The detailed design phase is essentially the production exercise. We prepare contract and consent documentation to describe the project in sufficient detail to enable it to be approved by the territorial authority and be priced by building contractors. We prepare drawings and specifications in electronic files. We apply rigorous review processes to ensure standard building codes and specific design details are referenced and that no surprises emerge during construction; and incorporate working drawings and calculations from other disciplines into the project package. We follow our standard quality management process to reduce the risk of delay and misunderstandings during the construction phase and undertake a final check to ensure we haven’t lost any fundamental quality of the project, as originally specified by you.
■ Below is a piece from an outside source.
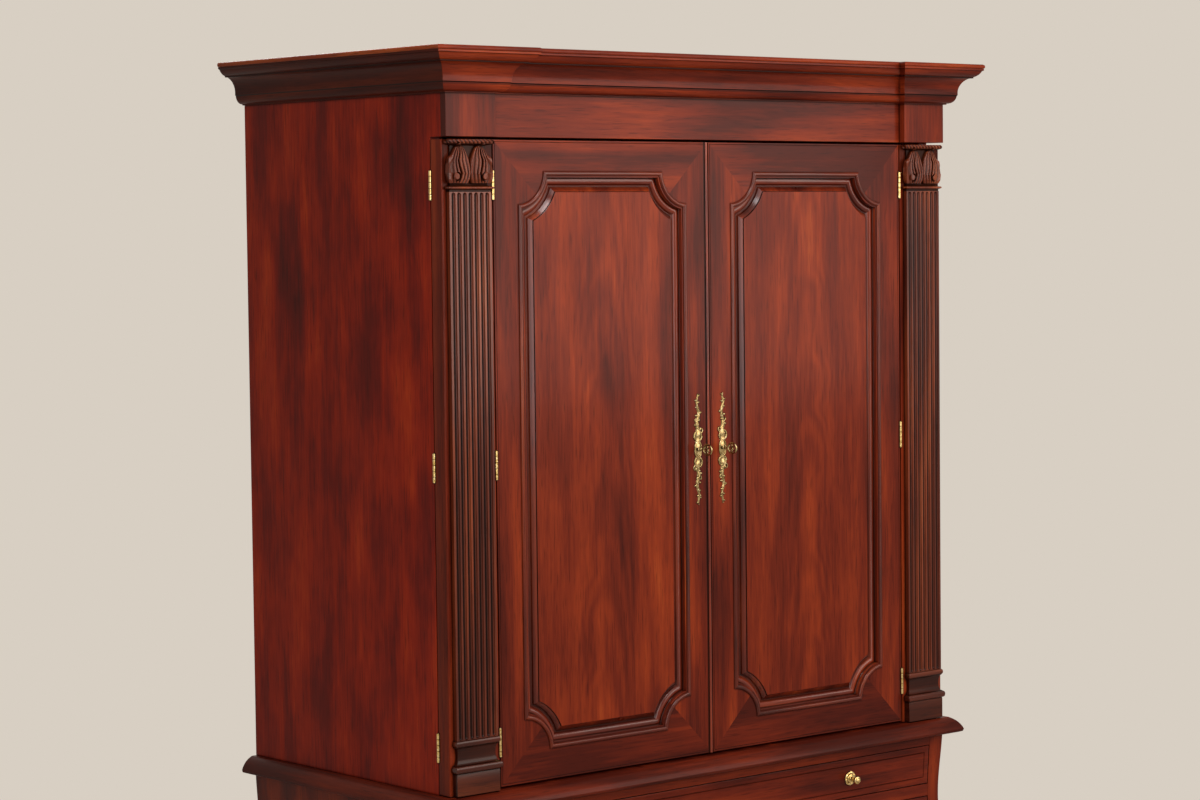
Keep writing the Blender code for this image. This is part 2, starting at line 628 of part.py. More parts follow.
def make_lock(side_name, side, body, brass, steel):
    """Escutcheon in front, lock case behind, and the key through both."""
    front = FRONT - SEAT
    centre = Vector((side * KEY_X, front, KEY_Z))
    rows = escutcheon_outline()
    outline = [(side * right, up) for up, _, right in rows]
    outline += [(side * left, up) for up, left, _ in reversed(rows)]
    outline += [(side * left, -up) for up, left, _ in rows[1:]]
    outline += [(side * right, -up) for up, _, right in reversed(rows[1:])]
    plate = piece(f"escutcheon_{side_name}",
                  stack([[(centre.x + x, y, centre.z + z) for x, z in outline]
                         for y in (front, front - ESCUTCHEON_THICK)]), brass, on=body)
    combine(plate, key_hole(f"escutcheon_{side_name}", side, body), "DIFFERENCE")
    behind = FRONT + DOOR_THICK + SEAT
    lock = piece(f"lock_case_{side_name}",
                 block((centre.x - LOCK_WIDTH / 2, centre.x + LOCK_WIDTH / 2),
                       (behind, behind + LOCK_THICK),
                       (centre.z - LOCK_HEIGHT / 2, centre.z + LOCK_HEIGHT / 2)),
                 steel, on=body)
    combine(lock, key_hole(f"lock_{side_name}", side, body), "DIFFERENCE")
    key_axis = f"key_{side_name}_axis"
    pivot(key_axis, centre, parent=body)
    tip = behind + LOCK_THICK * 0.6
    head = front - ESCUTCHEON_THICK - KEY_REACH
    shank = bmesh.new()
    add_rod(shank, (centre.x, (tip + head) / 2, centre.z), (0, 1, 0), KEY_SHANK_RADIUS,
            tip - head, 10)
    key = piece(f"key_{side_name}", shank, brass, on=key_axis, smooth=40)
    for loop_name, way in (("upper", 1), ("lower", -1)):
        place = Vector((centre.x, head - KEY_LOOP_RADIUS, centre.z + way * KEY_LOOP_RADIUS))
        combine(key, ring(f"key_{side_name}_{loop_name}_loop", place, key_axis), "UNION")


def ring(name, place, on):
    """One round loop of a key's bow, standing in the plane of the key's shank."""
    mesh = bmesh.new()
    rows = []
    for i in range(KEY_SEGMENTS):
        turn = math.tau * (i + 0.5) / KEY_SEGMENTS
        way = Vector((0, math.cos(turn), math.sin(turn)))
        row = []
        for k in range(6):
            angle = math.tau * k / 6
            reach = KEY_LOOP_RADIUS + KEY_WIRE_RADIUS * math.cos(angle)
            side = Vector((KEY_WIRE_RADIUS * math.sin(angle), 0, 0))
            row.append(mesh.verts.new(place + way * reach + side))
        rows.append(row)
    for i in range(KEY_SEGMENTS):
        near = rows[i - 1]
        far = rows[i]
        for k in range(6):
            mesh.faces.new((near[k - 1], near[k], far[k], far[k - 1]))
    return piece(name, mesh, on=on)


def moulded_slab(section, half, front, back, bottom):
    """A board with a moulded edge on its front and sides."""
    return stack([[(-half - out, back, bottom + up), (-half - out, front - out, bottom + up),
                   (half + out, front - out, bottom + up), (half + out, back, bottom + up)]
                  for out, up in section])


def make_chest(wood, inside):
    """The swelling lower carcass: sides, back, waist frame, rails and bottom frame."""
    for side_name, side in SIDES.items():
        loops = []
        for z in levels(CHEST_BOTTOM + SEAT, CHEST_TOP - SEAT, 18):
            outer = side * (CHEST_HALF + swell(z))
            front = CHEST_FRONT - swell(z)
            inner = side * OPENING_HALF
            loops.append([(outer, front, z), (inner, front, z), (inner, BACK, z),
                          (outer, BACK, z)])
        piece(f"lower_side_{side_name}", stack(loops), wood)
    clear = OPENING_HALF - SEAT
    piece("lower_back", block((-clear, clear), (BACK_FACE, BACK - BACK_INSET),
                              (CHEST_BOTTOM + SEAT, CHEST_TOP - SEAT)), inside)
    edge = bow((0.29, 1.0), (1.0, 0.30), 0.10, 6)
    under = bow((0.95, 0.17), (0.13, 0.057), 0.05, 4)
    section = scaled(edge + under + [(0.10, 0.0)], WAIST_OUT, WAIST_HEIGHT)
    waist = piece("waist_frame",
                  moulded_slab(section, CHEST_HALF, CHEST_FRONT, BACK, CHEST_TOP), wood)
    rail = extruded(-clear, clear, rail_section(
        CHEST_TOP - TOP_RAIL_HEIGHT, CHEST_TOP + WELD, TOP_RAIL_DEPTH))
    combine(waist, piece("top_rail_tool", rail), "UNION")
    level = CHEST_TOP - TOP_RAIL_HEIGHT
    for name, above in (("upper", "top"), ("lower", "middle")):
        level -= DRAWER_HEIGHTS[above]
        section = rail_section(level - RAIL_HEIGHT, level, RAIL_DEPTH)
        section[-1:] = [(section[-1][0], level - DUST_BOARD_THICK),
                        (BACK_FACE - SEAT, level - DUST_BOARD_THICK),
                        (BACK_FACE - SEAT, level)]
        piece(f"drawer_rail_{name}", extruded(-clear, clear, section), wood)
        level -= RAIL_HEIGHT
    edge = bow((0.19, 1.0), (1.0, 0.57), -0.12, 5)
    section = scaled(edge + [(1.0, 0.09), (0.81, 0.0)], FRAME_OUT, FRAME_HEIGHT)
    piece("base_frame",
          moulded_slab(section, CHEST_HALF + BELLY_FOOT_OUT, CHEST_FRONT - BELLY_FOOT_OUT,
                       BACK, FOOT_HEIGHT), wood)


def rail_section(low, high, depth):
    """Section of a rail that follows the swelling front, as (y, z) points."""
    front = [(CHEST_FRONT - swell(min(z, CHEST_TOP)), z) for z in levels(low, high, 3)]
    rear = max(y for y, _ in front) + depth
    return list(reversed(front)) + [(rear, low), (rear, high)]


def extruded(left, right, section):
    """A piece of one section all the way across."""
    return stack([[(x, y, z) for y, z in section] for x in (left, right)])


def foot_curves(up):
    """How far a foot's face stands out, and how long its wings are, at a height in shares."""
    out = -FOOT_OGEE * math.sin(math.tau * up)
    wing = 0.50 + 0.50 * max(0.0, (up - 0.35) / 0.65) ** 1.6 - 0.05 * math.sin(math.pi * up)
    return out, wing * FOOT_LENGTH


def make_feet(wood):
    """Four bracket feet with curved faces."""
    top = FOOT_HEIGHT - SEAT
    reach = BELLY_FOOT_OUT + FRAME_OUT - FOOT_IN
    for end_name, end in (("front", -1), ("rear", 1)):
        for side_name, side in SIDES.items():
            loops = []
            for z in levels(0.0, top, 12):
                out, wing = foot_curves(z / top)
                x = side * (CHEST_HALF + reach + out)
                y = BACK if end > 0 else CHEST_FRONT - reach - out
                loops.append([
                    (x, y, z), (x - side * wing, y, z), (x - side * wing, y - end * FOOT_THICK, z),
                    (x - side * FOOT_THICK, y - end * FOOT_THICK, z),
                    (x - side * FOOT_THICK, y - end * wing, z), (x, y - end * wing, z)])
            piece(f"foot_{end_name}_{side_name}", stack(loops), wood)


def make_drawer(name, low, high, wood, inside, brass):
    """A drawer: a shaped front, a plain box behind it and two knobs."""
    axis = f"drawer_{name}_axis"
    pivot(axis, (0, FRONT, (low + high) / 2))
    face_low = low + DRAWER_GAP
    face_high = high - DRAWER_GAP
    steps = max(3, round((high - low) / 0.025))
    face = [(CHEST_FRONT - swell(z), z) for z in levels(face_low, face_high, steps)]
    rear = max(y for y, _ in face) + DRAWER_FRONT_THICK
    half = OPENING_HALF - DRAWER_GAP
    piece(f"drawer_front_{name}",
          extruded(-half, half, face + [(rear, face_high), (rear, face_low)]), wood, on=axis)
    wall = OPENING_HALF - RUNNING_GAP
    box_back = BACK_FACE - DRAWER_BACK_GAP
    box = piece(f"drawer_box_{name}",
                block((-wall, wall), (rear + SEAT, box_back),
                      (low + SEAT, high - DRAWER_WALL_DROP)), inside, on=axis)
    hollow = block((DRAWER_WALL - wall, wall - DRAWER_WALL),
                   (rear - DRAWER_WALL, box_back - DRAWER_WALL), (low + DRAWER_BOTTOM, high))
    combine(box, piece(f"drawer_{name}_hollow", hollow, on=axis), "DIFFERENCE")
    middle = (low + high) / 2
    for side_name, side in SIDES.items():
        piece(f"knob_{name}_{side_name}", turned_knob(side * (half - KNOB_IN), middle),
              brass, on=axis, smooth=40)


def turned_knob(x, z):
    """A round knob on a rosette, square to the swelling drawer front."""
    step = 0.001
    slope = (swell(z + step) - swell(z - step)) / (2 * step)
    out_way = Vector((0, -1, -slope)).normalized()
    up_way = Vector((0, -slope, 1)).normalized()
    seat = Vector((x, CHEST_FRONT - swell(z), z))
    rosette = scaled([(1.0, 0.12), (0.66, 0.19)], KNOB_BASE_RADIUS, KNOB_OUT)
    handle = scaled([(0.45, 0.27), (0.45, 0.46), (0.80, 0.64), (1.0, 0.77), (0.82, 0.93),
                     (0.30, 1.0)], KNOB_RADIUS, KNOB_OUT)
    section = [(KNOB_BASE_RADIUS, KNOB_STANDOFF)] + rosette + handle
    loops = []
    for radius, out in section:
        centre = seat + out_way * out
        turns = [math.tau * i / KNOB_SEGMENTS for i in range(KNOB_SEGMENTS)]
        loops.append([centre + radius * (Vector((math.cos(turn), 0, 0)) + up_way * math.sin(turn))
                      for turn in turns])
    return stack(loops)


def main():
    """Clear the scene and build the armoire."""
    for old in list(bpy.data.objects):
        bpy.data.objects.remove(old)
    wood = material("polished_mahogany", (0.165, 0.030, 0.016), 0.28)
    inside = material("plain_mahogany", (0.290, 0.105, 0.048), 0.55)
    brass = material("polished_brass", (0.780, 0.560, 0.260), 0.25, metallic=1.0)
    steel = material("lock_steel", (0.420, 0.400, 0.370), 0.40, metallic=1.0)
    make_upper_case(wood, inside)
    make_interior(inside, brass)
    for side_name, side in SIDES.items():
        make_pilaster(side_name, side, wood, brass)
        make_door(side_name, side, wood, brass, steel)
    make_chest(wood, inside)
    make_feet(wood)
    high = CHEST_TOP - TOP_RAIL_HEIGHT
    for name, height in DRAWER_HEIGHTS.items():
        make_drawer(name, high - height, high, wood, inside, brass)
        high -= height + RAIL_HEIGHT


main()
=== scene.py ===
# %% [markdown]
# # A bombe armoire in polished mahogany
# The construction model fixes every size and every moving body, and this script dresses it.
# Each wooden piece is rebuilt with the mouldings, carving and soft edges that a cabinet maker
# would leave on it, and carries the direction of its grain with it, so that one wood material
# can run along a door's stile, across its rail and round a cornice.

# %% Load the frame
import math

import bmesh
import bpy
from mathutils import Matrix, Vector


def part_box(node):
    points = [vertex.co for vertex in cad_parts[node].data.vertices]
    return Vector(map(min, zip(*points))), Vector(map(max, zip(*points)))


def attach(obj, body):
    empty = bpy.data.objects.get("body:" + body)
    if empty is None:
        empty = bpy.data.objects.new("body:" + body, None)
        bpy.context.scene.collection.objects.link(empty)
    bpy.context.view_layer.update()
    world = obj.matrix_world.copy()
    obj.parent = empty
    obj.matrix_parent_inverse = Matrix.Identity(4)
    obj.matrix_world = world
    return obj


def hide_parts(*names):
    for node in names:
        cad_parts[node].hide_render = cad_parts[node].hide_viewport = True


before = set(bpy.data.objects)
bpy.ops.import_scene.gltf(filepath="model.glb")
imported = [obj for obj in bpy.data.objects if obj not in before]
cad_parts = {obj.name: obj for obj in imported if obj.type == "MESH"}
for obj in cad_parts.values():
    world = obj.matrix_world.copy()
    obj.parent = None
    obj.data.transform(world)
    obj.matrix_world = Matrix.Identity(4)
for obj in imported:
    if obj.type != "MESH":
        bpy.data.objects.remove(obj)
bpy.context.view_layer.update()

# %% [markdown]
# ## Sizes
# Lengths are in metres. The armoire's front faces -Y and the floor is at Z = 0. The places of
# the doors, pilasters and drawers are read from the frame, so that what is built here follows
# it, and only the small shapes that the frame leaves plain get sizes of their own.

# %% Sizes read from the frame
MM = 0.001
GAP = 0.3 * MM                # between pieces that rest on each other
HAIR = 0.02 * MM              # keeps faces that would share a plane just apart
ALONG_X, ALONG_Y, ALONG_Z = Vector((1, 0, 0)), Vector((0, 1, 0)), Vector((0, 0, 1))
SIDES = {"left": -1, "right": 1}

stile_low, stile_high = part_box("pilaster_stile_right")
door_low, door_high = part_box("door_frame_right")
side_low, side_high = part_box("upper_side_right")
top_low, top_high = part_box("top_board")
frieze_low, frieze_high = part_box("frieze")
cornice_low, cornice_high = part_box("cornice")
waist_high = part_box("waist_frame")[1]
chest_low, chest_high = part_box("lower_side_right")

HALF_WIDTH = side_high.x
BACK = side_high.y
DOOR_THICK = 26 * MM
FRONT = door_high.y - DOOR_THICK                            # front face of the doors
CASE_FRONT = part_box("upper_floor")[0].y
CASE_INSIDE = side_low.x
PILASTER_INNER = stile_low.x
BLOCK_PROUD = FRONT - frieze_low.y
CORNICE_BOTTOM = cornice_low.z
CASE_TOP = top_low.z
DOOR_BOTTOM, DOOR_TOP = door_low.z, door_high.z
DOOR_INNER, DOOR_OUTER = door_low.x, door_high.x
DOOR_BACK = door_high.y
print("front face at y =", round(FRONT, 4), "doors", round(DOOR_TOP - DOOR_BOTTOM, 4), "high")

# %% [markdown]
# ## The camera
# The photograph was taken from the armoire's left front corner with a longish lens, a little
# above the doors' middle and looking slightly down, so that only the upper two thirds are in
# the picture. The camera is placed by its direction, pitch and a small roll, and the image is
# taken to be 1200 by 800.

# %% Camera
CAMERA_PLACE = (-3.850, -4.443, 1.826)
CAMERA_AZIMUTH = math.radians(40.58)
CAMERA_PITCH = math.radians(3.31)
CAMERA_ROLL = math.radians(0.65)
IMAGE_WIDTH = 1200
FOCAL_PIXELS = 3019.4         # the lens's focal length, in pixels of that image
SENSOR_WIDTH = 36.0           # in millimetres
FAR_LIMIT = 60.0              # nothing farther away is drawn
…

6. Consent and procurement  

Procurement takes a comparable time, and can run in parallel with the consent process. It typically starts with a 15–20 day pricing period comprising competitive main contract tendering or nominated contractor negotiation. It can also involve sub-trade tendering under a construction management service, charge-up work based on agreed rates and margins, or one of many other structured and staged contract types. We advise you as to the best route to follow for your particular project – normally competitive tendering – and ensure that builders under consideration have proven skills appropriate to the project at hand. We also carry out credit checks and reference past customers of any less well known contractor under consideration before signing a building contract.

Territorial authorities have a statutory maximum of 20 working days to review and authorise, if satisfactory, an application for building consent. Consents are rarely approved without a request for clarification and/or some supplementary data so 30 working days is a more realistic processing period.
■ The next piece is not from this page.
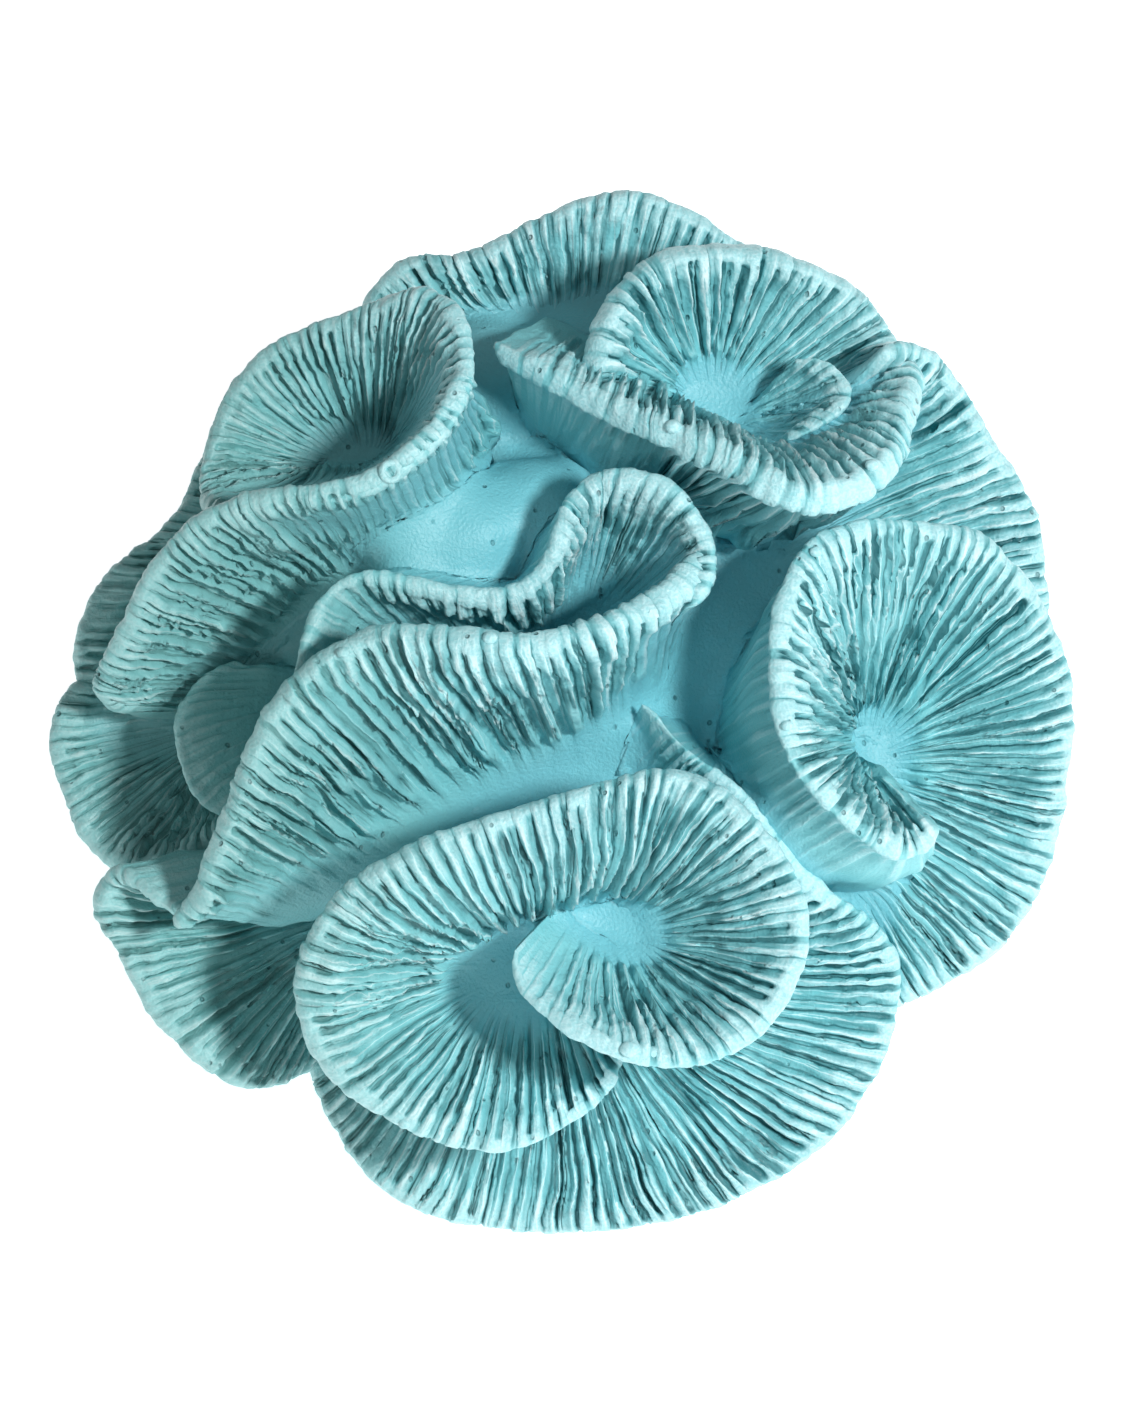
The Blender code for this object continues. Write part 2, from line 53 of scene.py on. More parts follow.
# %% [markdown]
# ## Where a plate's rim and root run
# The stations were read off the coral as it is seen looking down at 55 degrees, so they are written in
# that view: x to the right, y up, z towards the viewer, in millimetres. Each station holds a point of
# the rim, the point of the root below it, and how far the plate sinks away from its ridged side a
# third and two thirds of the way up. Another way would be to sculpt the plates, but a station list can
# be read, checked and changed by hand.

# %% Sizes
MM = 0.001
LOOK_DOWN_DEG = 55.0
CUT_LEVEL = -88.0
CUT_CENTRE_Y = 8.0
RIM_THICK = 5.0
THIN_LEAST = 0.4
EDGE_REACH = 1.3
END_ROUND = 6.0

# %% Stations of the plates, and the smooth floors between them
FRONT_CURL = [
    (12.5, -69, 4, 4, -62, 0, 0, 0),
    (8, -77, 4, 1, -60, 0, 1, 1),
    (-2, -85, 5, -4, -60, 0, 2, 1),
    (-14, -88, 7, -9, -60, 0, 3, 0),
    (-29, -84, 9, -13, -59, 0, 4, 0),
    (-41, -77, 12, -16, -58, 0, 4, -1),
    (-49, -67, 16, -18, -56, 0, 4, -3),
    (-51, -54, 22, -18, -53, 0, 3, -5),
    (-45, -41, 27, -17, -50, 0, 0, -8),
    (-33, -32, 30, -14, -47, 0, -5, -11),
    (-16, -25, 30, -9, -43, 0, -9, -13),
    (0, -20, 30, -3, -40, 0, -11, -14),
    (12, -16.5, 30, 4, -39, 2, -10, -13),
    (23, -15, 30, 10, -40, 5, -7, -10),
    (34, -21, 31, 14, -42, 8, -3, -6),
    (42, -30, 31, 16, -44, 10, 0, -4),
    (47, -42, 31, 17, -46, 11, 1, -3),
    (45, -54, 31, 17, -48, 11, 2, -2),
    (37, -65, 32, 16, -49, 11, 2, -2),
    (24, -70, 34, 13, -50, 11, 2, -1),
    (11, -68, 35, 9, -49, 11, 2, 0),
    (0, -62, 32, 5, -47, 11, 2, 0),
    (-7, -56, 28, 1, -44, 11, 1, 0),
    (-9, -49, 24, -1, -41, 11, 0, 0),
]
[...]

7. Construction: Contract observation and administration

The best conceived plans are worth little if the building phase is mismanaged and the results end up in disappointment or worse, for example uncertifiable workmanship or bankruptcy of the builder. A full architectural service ensures the building contract is documented and properly signed and thereafter stays on track as to timing and quality. This is achieved through ongoing observation of the work and regular meetings to discussion specifics that always arise during building. Nearing completion there are typically opportunities for you to decide, amend and/or confirm earlier decisions on finishes, fittings, and colours etc. without impediment to efficiency. All this requires a cooperative builder and an observant architect maintaining open channels of communication to ensure a good design solution becomes a great finished result.

For three months after the contractor reaches practical completion he has to remedy any teething problems in what is called the defects period. We retain sufficient funds from earlier monthly claims by the builder to ensure remedial work is done so that the final project is signed off in as close to perfection as is possible. We ensure all required warrantees are provided by the suppliers and builder.

The last part of our service involves receiving verifying, and certifying the contractor’s final account.